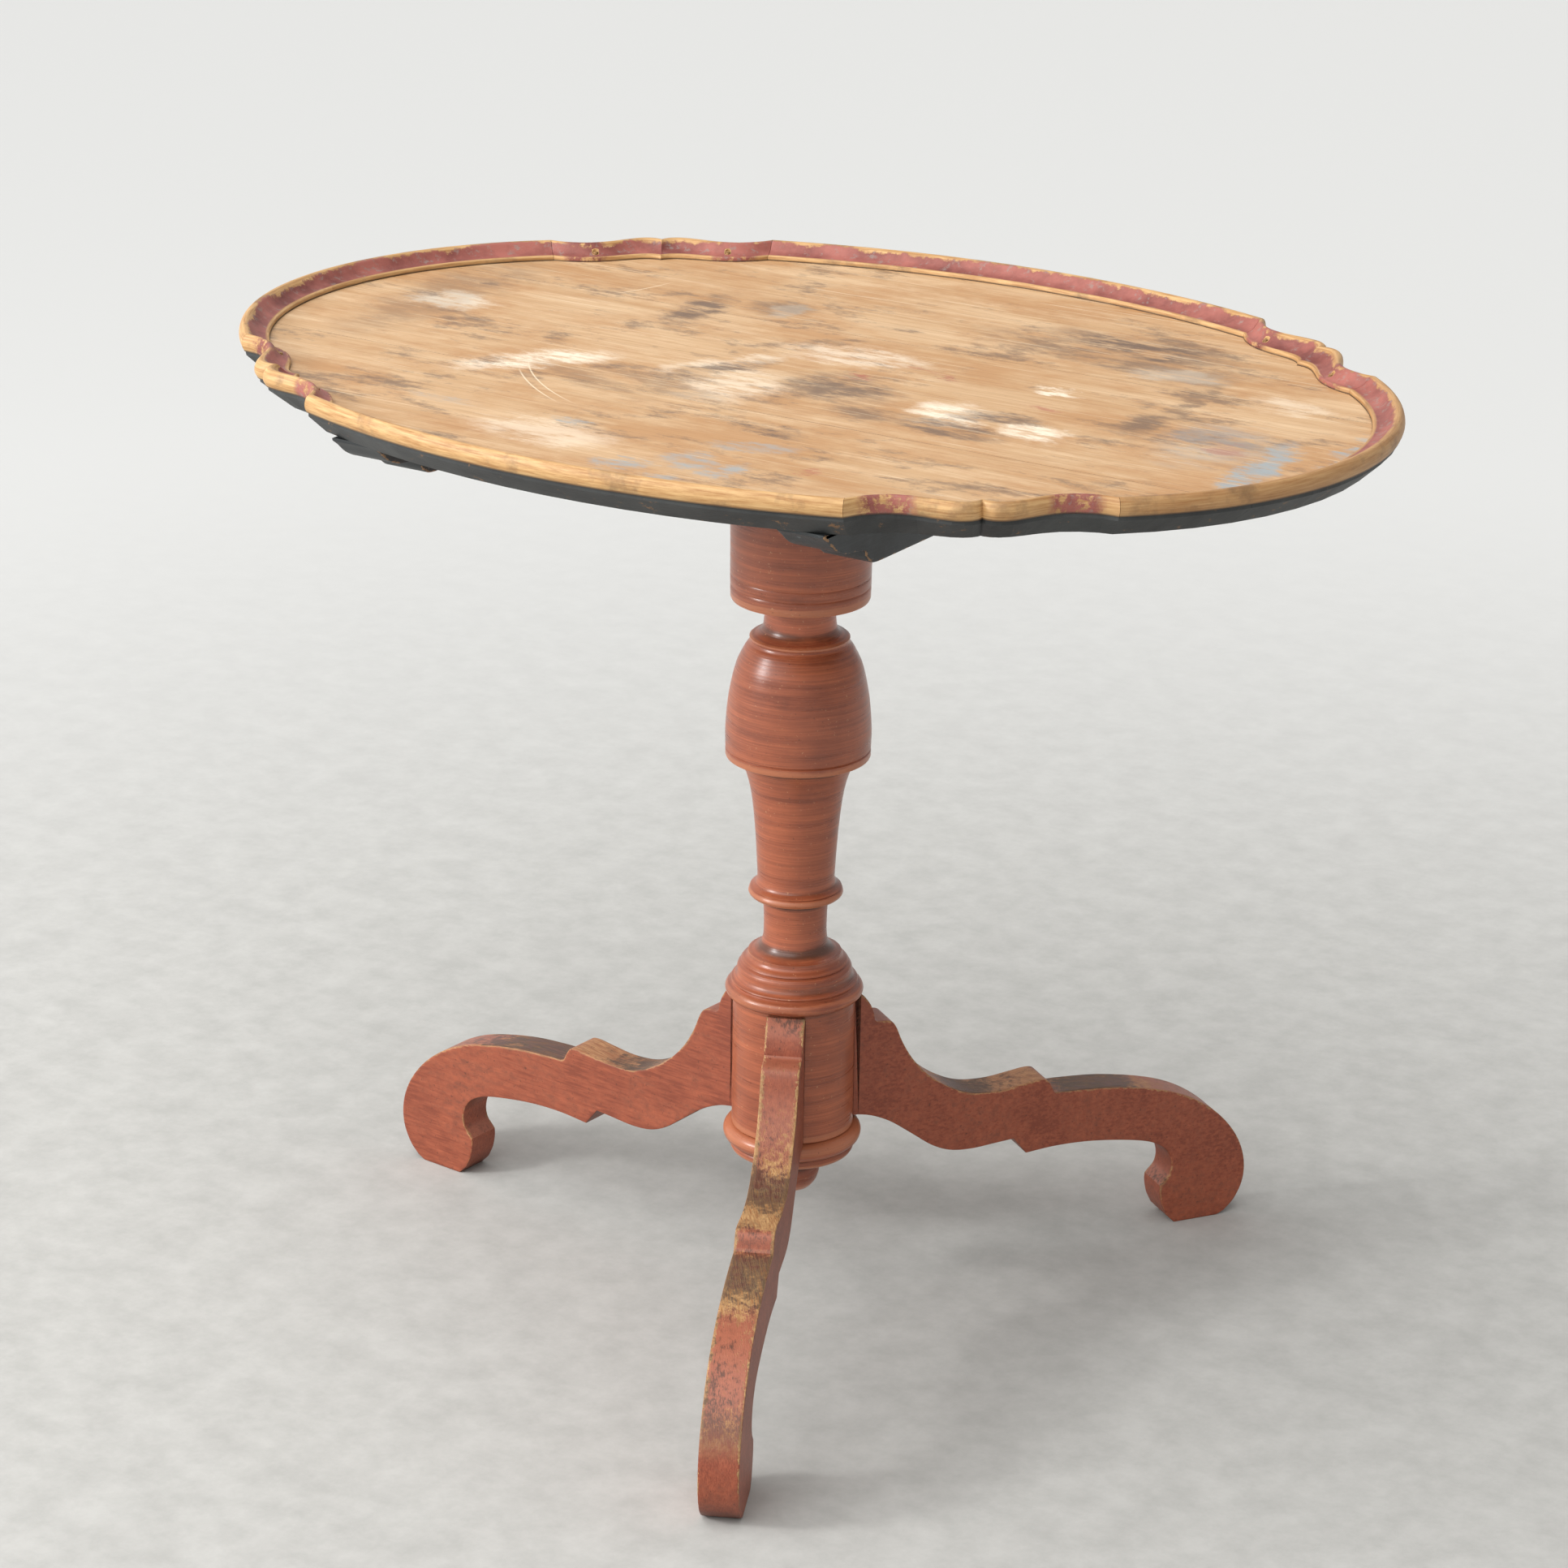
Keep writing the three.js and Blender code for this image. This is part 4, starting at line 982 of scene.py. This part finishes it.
# %% Rim material
def plum_on_moulding():
    material, tree, shader = blank_material("plum_paint_on_moulding")
    place = put(tree, "TexCoord", {}, 3)
    inset = put(tree, "Attribute", {}, 2, attribute_name="inset")
    hollow = put(tree, "Attribute", {}, 2, attribute_name="hollow")
    cloud = put(tree, "TexNoise", {"Vector": place, "Scale": 22, "Detail": 7, "Roughness": 0.65})
    nibble = put(tree, "TexNoise", {"Vector": place, "Scale": 130, "Detail": 7, "Roughness": 0.7})
    # fibres follow the rim: the way round in m, the inset and the height in mm
    axes = put(tree, "SeparateXYZ", {0: place}).node
    angle = put(tree, "Math", {0: axes.outputs[1], 1: axes.outputs[0]}, operation="ARCTAN2")
    along = put(tree, "CombineXYZ", {0: put(tree, "Math", {0: angle, 1: 12},
                                            operation="MULTIPLY"),
                                     1: put(tree, "Math", {0: inset, 1: 0.55},
                                            operation="MULTIPLY"),
                                     2: put(tree, "Math", {0: axes.outputs[2], 1: 500},
                                            operation="MULTIPLY")})
    fibre = put(tree, "TexNoise", {"Vector": along, "Scale": 1, "Detail": 6, "Roughness": 0.7})
    jitter = put(tree, "MapRange", {0: nibble, 1: 0.3, 2: 0.7, 3: -1.6, 4: 1.6})
    slow = put(tree, "MapRange", {0: cloud, 1: 0.3, 2: 0.7, 3: -3.0, 4: 3.0})
    at = put(tree, "Math", {0: put(tree, "Math", {0: inset, 1: jitter}, operation="ADD"),
                            1: slow}, operation="ADD")
    begins = put(tree, "MapRange", {0: at, 1: 7.0, 2: 8.4})
    ends = put(tree, "MapRange", {0: inset, 1: 20.2, 2: 19.0})
    cove = put(tree, "Math", {0: begins, 1: ends}, operation="MULTIPLY")
    pocket = put(tree, "MapRange", {0: put(tree, "Math", {0: hollow, 1: cloud},
                                           operation="ADD"), 1: 0.98, 2: 1.3})
    pocket = put(tree, "Math", {0: pocket, 1: put(tree, "MapRange", {0: nibble, 1: 0.4,
                                                                     2: 0.5})},
                 operation="MULTIPLY")
    paint = put(tree, "Math", {0: cove, 1: pocket}, operation="MAXIMUM")
    plum = put(tree, "Mix", {0: put(tree, "MapRange", {0: cloud, 1: 0.36, 2: 0.62}),
                             6: linear("70342D"), 7: linear("A55F53")}, 2, data_type="RGBA")
    old = put(tree, "MapRange", {0: nibble, 1: 0.56, 2: 0.64, 3: 0, 4: 0.6})
    plum = put(tree, "Mix", {0: old, 6: plum, 7: linear("8C8078")}, 2, data_type="RGBA")
    bare = put(tree, "Mix", {0: put(tree, "MapRange", {0: fibre, 1: 0.34, 2: 0.64}),
                             6: linear("A5743F"), 7: linear("D6AD76")}, 2, data_type="RGBA")
    # the bare wood is browner towards the right-hand end
    right = put(tree, "MapRange", {0: put(tree, "SeparateXYZ", {0: place}, 0), 1: 0.26,
                                   2: 0.40, 3: 0, 4: 0.45})
    bare = put(tree, "Mix", {0: right, 6: bare, 7: linear("96683E")}, 2, data_type="RGBA")
    dirty = put(tree, "MapRange", {0: cloud, 1: 0.53, 2: 0.66, 3: 0, 4: 0.65})
    bare = put(tree, "Mix", {0: dirty, 6: bare, 7: linear("6E5236")}, 2, data_type="RGBA")
    colour = put(tree, "Mix", {0: paint, 6: bare, 7: plum}, 2, data_type="RGBA")
    # the lowest strip of the moulding, at the corner of the lip and the joint against the board, is
    # darkened: partly dirt, partly painted shade in the gap
    lip = put(tree, "MapRange", {0: put(tree, "SeparateXYZ", {0: place}, 2), 1: 0.7290,
                                 2: 0.7278, 3: 0, 4: 0.85})
    colour = put(tree, "Mix", {0: lip, 6: colour, 7: linear("3A2C22")}, 2, data_type="RGBA")
    tree.links.new(colour, shader.inputs["Base Color"])
    shader.inputs["Roughness"].default_value = 0.5
    height = put(tree, "Math", {0: fibre, 1: put(tree, "Math", {0: paint, 1: 0.8},
                                                 operation="MULTIPLY")}, operation="ADD")
    bump = put(tree, "Bump", {"Strength": 0.45, "Distance": 0.0005, "Height": height})
    dents = put(tree, "Bump", {"Strength": 0.25, "Distance": 0.0012, "Height": cloud,
                               "Normal": bump})
    tree.links.new(dents, shader.inputs["Normal"])
    return material


rim_plum = plum_on_moulding()

# %% [markdown]
# ### Blue-black paint, bare oak-brown wood and iron
#
# The battens, crosshead and button wear the same blue-black as the board's edge, scuffed through
# on every arris. Pegs, dowels and wedge are bare hardwood whose end grain has gone dark, and the
# screws are forged iron with a brown film of rust.


# %% Dark paint, pegs and screws
def dark_paint():
    material, tree, shader = blank_material("blue_black_paint_on_pine")
    place = put(tree, "TexCoord", {}, 3)
    arris = put(tree, "Attribute", {}, 2, attribute_name="arris")
    cloud = put(tree, "TexNoise", {"Vector": place, "Scale": 18, "Detail": 7, "Roughness": 0.65})
    nibble = put(tree, "TexNoise", {"Vector": place, "Scale": 120, "Detail": 7, "Roughness": 0.7})
    brush = put(tree, "TexNoise", {"Vector": put(tree, "Mapping", {"Vector": place,
                                                                   "Scale": (500, 30, 500)}),
                                   "Scale": 1, "Detail": 4, "Roughness": 0.6})
    colour = put(tree, "Mix", {0: put(tree, "MapRange", {0: cloud, 1: 0.36, 2: 0.64}),
                               6: linear("202223"), 7: linear("363B3D")}, 2, data_type="RGBA")
    limit = put(tree, "MapRange", {0: nibble, 1: 0.42, 2: 0.68, 3: -0.4, 4: 2.6})
    worn = put(tree, "Math", {0: limit, 1: arris}, operation="SUBTRACT")
    bare = put(tree, "MapRange", {0: worn, 1: 0, 2: 0.3})
    colour = put(tree, "Mix", {0: bare, 6: colour, 7: linear("8A6745")}, 2, data_type="RGBA")
    dust = put(tree, "MapRange", {0: nibble, 1: 0.62, 2: 0.68, 3: 0, 4: 0.5})
    colour = put(tree, "Mix", {0: dust, 6: colour, 7: linear("7B8387")}, 2, data_type="RGBA")
    tree.links.new(colour, shader.inputs["Base Color"])
    shader.inputs["Roughness"].default_value = 0.5
    bump = put(tree, "Bump", {"Strength": 0.35, "Distance": 0.0005, "Height": brush})
    tree.links.new(bump, shader.inputs["Normal"])
    return material


def peg_wood():
    material, tree, shader = blank_material("hardwood_end_grain")
    place = put(tree, "TexCoord", {}, 3)
    pores = put(tree, "TexNoise", {"Vector": place, "Scale": 900, "Detail": 4, "Roughness": 0.7})
    colour = put(tree, "Mix", {0: put(tree, "MapRange", {0: pores, 1: 0.38, 2: 0.62}),
                               6: linear("6A4A2C"), 7: linear("B68C58")}, 2, data_type="RGBA")
    tree.links.new(colour, shader.inputs["Base Color"])
    shader.inputs["Roughness"].default_value = 0.6
    bump = put(tree, "Bump", {"Strength": 0.3, "Distance": 0.0003, "Height": pores})
    tree.links.new(bump, shader.inputs["Normal"])
    return material


def rusty_iron():
    material, tree, shader = blank_material("forged_iron")
    place = put(tree, "TexCoord", {}, 3)
    rust = put(tree, "TexNoise", {"Vector": place, "Scale": 500, "Detail": 6, "Roughness": 0.7})
    mask = put(tree, "MapRange", {0: rust, 1: 0.46, 2: 0.6})
    colour = put(tree, "Mix", {0: mask, 6: linear("4A4744"), 7: linear("5E3A24")}, 2,
                 data_type="RGBA")
    tree.links.new(colour, shader.inputs["Base Color"])
    metal = put(tree, "MapRange", {0: mask, 1: 0, 2: 1, 3: 0.9, 4: 0.1})
    tree.links.new(metal, shader.inputs["Metallic"])
    tree.links.new(put(tree, "MapRange", {0: mask, 1: 0, 2: 1, 3: 0.42, 4: 0.8}),
                   shader.inputs["Roughness"])
    return material


blue_black = dark_paint()
end_grain = peg_wood()
iron = rusty_iron()
for name in ("pivot_dowel_left", "pivot_dowel_right", "tenon_wedge"):
    dress(nodes[name], end_grain)

# %% [markdown]
# ## Put the pieces on the frame
#
# Each new piece takes the place of its CAD twin, rides on the body that the twin belongs to and
# gets its finish as a material.


# %% Hand over
def hand_over(piece, cad_node, body, material):
    dress(piece, material)
    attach(piece, body)
    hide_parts(cad_node)


hand_over(pillar, "pillar", "stand", red_turning)
hand_over(drop, "drop_finial", "stand", red_turning)
for side, leg in legs.items():
    paint = red_front_leg if side == "front" else red_side_legs
    hand_over(leg, "leg_" + side, "stand", paint)
hand_over(crosshead, "crosshead", "stand", blue_black)
for side, batten in battens.items():
    hand_over(batten, "batten_" + side, "top", blue_black)
for part, strip in rims.items():
    hand_over(strip, "rim_" + part, "top", rim_plum)
for i, peg in enumerate(pegs, 1):
    hand_over(peg, f"rim_peg_{i}", "top", end_grain)
for name, piece in screws.items():
    hand_over(piece, name, "top", iron)
hand_over(button, "turn_button", "button", blue_black)

# %% [markdown]
# ## Room, light and camera
#
# A wide pale floor of paper fills the view. One very soft overhead panel and a softbox on the
# left stand in for a studio, and the air itself is brighter on the left than on the right. The camera stands about 3 m away at eye height with a long
# lens, so the lines of the table stay nearly parallel.

# %% Floor
start_clean()
bpy.ops.mesh.primitive_plane_add(size=1, location=(0, 0, 0))
floor = bpy.context.object
floor.name = "studio_floor"
bpy.ops.object.mode_set(mode="EDIT")
bpy.ops.transform.resize(value=(16, 16, 1))
bpy.ops.object.mode_set(mode="OBJECT")
paper, paper_tree, paper_shader = blank_material("pale_studio_floor")
floor_place = put(paper_tree, "TexCoord", {}, 3)
mottle = put(paper_tree, "TexNoise", {"Vector": floor_place, "Scale": 26, "Detail": 10,
                                      "Roughness": 0.72})
paper_tone = put(paper_tree, "Mix", {0: put(paper_tree, "MapRange", {0: mottle, 1: 0.35,
                                                                     2: 0.65}),
                                     6: linear("ADACA8"), 7: linear("BBBAB6")}, 2,
                 data_type="RGBA")
# painted light: the paper is paler with distance from the table and darker round it
away = put(paper_tree, "VectorMath", {0: floor_place}, 1, operation="LENGTH")
painted_far_light = put(paper_tree, "MapRange", {0: away, 1: 0.5, 2: 2.6},
            interpolation_type="SMOOTHSTEP")
paper_tone = put(paper_tree, "Mix", {0: painted_far_light, 6: paper_tone, 7: linear("CFCFCD")}, 2,
                 data_type="RGBA")
paper_tree.links.new(paper_tone, paper_shader.inputs["Base Color"])
paper_shader.inputs["Roughness"].default_value = 0.9
paper_shader.inputs["Specular IOR Level"].default_value = 0.1
dress(floor, paper)

# %% Lights and sky
world = bpy.data.worlds.new("studio_air")
bpy.context.scene.world = world
world.use_nodes = True
background = world.node_tree.nodes["Background"]
background.inputs["Color"].default_value = linear("F2F2F2")
background.inputs["Strength"].default_value = 0.5
# the air is bright on the left of the room and dim on the right
toward = put(world.node_tree, "VectorMath", {0: put(world.node_tree, "TexCoord", {}, 0),
                                             1: (-0.84, -0.54, 0)}, 1,
             operation="DOT_PRODUCT")
side_light = put(world.node_tree, "MapRange", {0: toward, 1: -0.7, 2: 0.7, 3: 0.5, 4: 1.0})
world.node_tree.links.new(side_light, background.inputs["Strength"])


def lamp(name, kind, location, target, size, strength):
    """A soft lamp aimed at a point. Size is metres for a panel, degrees of sky for a sun."""
    data = bpy.data.lights.new(name, kind)
    if kind == "AREA":
        data.shape = "SQUARE"
        data.size = size
    else:
        data.angle = math.radians(size)
    data.energy = strength
    made = bpy.data.objects.new(name, data)
    bpy.context.scene.collection.objects.link(made)
    made.location = location
    made.rotation_mode = "QUATERNION"
    made.rotation_quaternion = (Vector(target) - Vector(location)).to_track_quat("-Z", "Y")
    return made


lamp("key_sky_panel", "SUN", (-0.7, -1.7, 2.9), (0, 0, 0), 75, 2.25)
lamp("left_softbox", "AREA", (-1.9, -2.1, 1.6), (0, 0, 0.5), 0.5, 46)

# %% Camera
camera_data = bpy.data.cameras.new("studio_camera")
camera = bpy.data.objects.new("studio_camera", camera_data)
bpy.context.scene.collection.objects.link(camera)
bpy.context.scene.camera = camera
camera_data.sensor_width = 36
camera_data.lens = 98.66
camera_data.clip_end = 60
camera.location = (1.6107, -2.5263, 1.5133)
# looks down by 20.1 degrees, turned 32.6 degrees to the left, with a slight roll
camera.rotation_euler = Euler((math.radians(90 - 20.14), 0, math.radians(32.61)), "XYZ")
roll = math.radians(0.87)
camera.rotation_euler = (camera.rotation_euler.to_matrix()
                         @ Euler((0, 0, roll), "XYZ").to_matrix()).to_euler("XYZ")
bpy.context.scene.view_settings.view_transform = "Standard"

══════════

Repeat exactly the lines running from the one with "attach(piece, body)" through the one with "# lens, so the", both included.

TASK OUTPUT
    attach(piece, body)
    hide_parts(cad_node)


hand_over(pillar, "pillar", "stand", red_turning)
hand_over(drop, "drop_finial", "stand", red_turning)
for side, leg in legs.items():
    paint = red_front_leg if side == "front" else red_side_legs
    hand_over(leg, "leg_" + side, "stand", paint)
hand_over(crosshead, "crosshead", "stand", blue_black)
for side, batten in battens.items():
    hand_over(batten, "batten_" + side, "top", blue_black)
for part, strip in rims.items():
    hand_over(strip, "rim_" + part, "top", rim_plum)
for i, peg in enumerate(pegs, 1):
    hand_over(peg, f"rim_peg_{i}", "top", end_grain)
for name, piece in screws.items():
    hand_over(piece, name, "top", iron)
hand_over(button, "turn_button", "button", blue_black)

# %% [markdown]
# ## Room, light and camera
#
# A wide pale floor of paper fills the view. One very soft overhead panel and a softbox on the
# left stand in for a studio, and the air itself is brighter on the left than on the right. The camera stands about 3 m away at eye height with a long
# lens, so the lines of the table stay nearly parallel.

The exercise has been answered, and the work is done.